Revisiting Audio-language Pretraining for Learning General-purpose Audio Representation
Wei-Cheng Tseng, Xuanru Zhou, Mingyue Huo, Yiwen Shao, Hao Zhang, Dong Yu
TL;DR
The paper addresses the challenge of learning general-purpose audio representations through audio–language pretraining, which has lagged behind vision-language progress. It introduces CaptionStew, a large and diverse dataset of 9.3M audio samples with 10.7M captions (37,290 hours), and conducts the first thorough, cross-task evaluation comparing contrastive and captioning objectives across speech, music, and environmental sounds. Key findings reveal that contrastive learning offers data efficiency for discriminative tasks, while captioning scales better for language-involved audio understanding, with initialization benefits diminishing at scale; collectively, these results establish audio–language pretraining as a viable path toward universal audio representations. The work also provides reproducible pipelines, data preparation recipes, and pretrained models to accelerate progress in universal audio understanding. The analysis highlights the value of diverse caption sources and suggests avenues for improving caption diversity to further boost representation quality.
Abstract
Audio-language pretraining holds promise for general-purpose audio understanding, yet remains underexplored compared to its vision counterpart. While vision-language models like CLIP serve as widely adopted foundations, existing audio-language models primarily excel at retrieval tasks with limited adoption as general-purpose encoders. We identify three key barriers: limited large-scale audio-text corpora, insufficient caption diversity, and lack of systematic exploration and evaluation.
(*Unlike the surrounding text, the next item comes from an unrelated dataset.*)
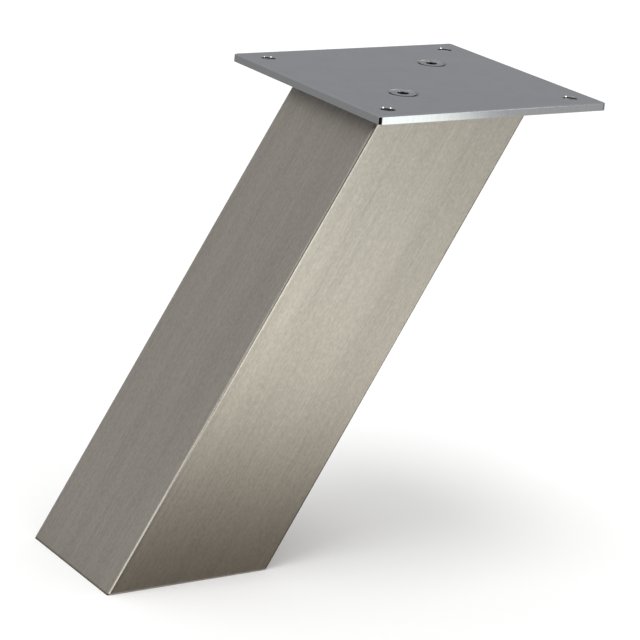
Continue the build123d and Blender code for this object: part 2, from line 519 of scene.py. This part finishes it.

To this end, we introduce CaptionStew, a 10.7M caption dataset aggregating diverse open-source audio-text corpora across multiple domains and captioning styles. Using this resource, we conduct the first comprehensive evaluation comparing contrastive and captioning objectives for audio representation learning across speech, music, and environmental sound tasks. Our results demonstrate that audio-language pretraining yields competitive, transferable representations. Through systematic data-scaling experiments, we reveal complementary objective strengths: contrastive learning achieves superior data efficiency at smaller scales, while captioning demonstrates better scalability on language-involved audio understanding tasks. We also find that common supervised initialization practices provide diminishing returns at scale, challenging current approaches. These findings establish audio-language pretraining as a viable pathway toward general-purpose audio representations, guiding future research. To accelerate progress, we release data preparation recipes, training protocols, and pretrained models, paving the way toward universal audio understanding.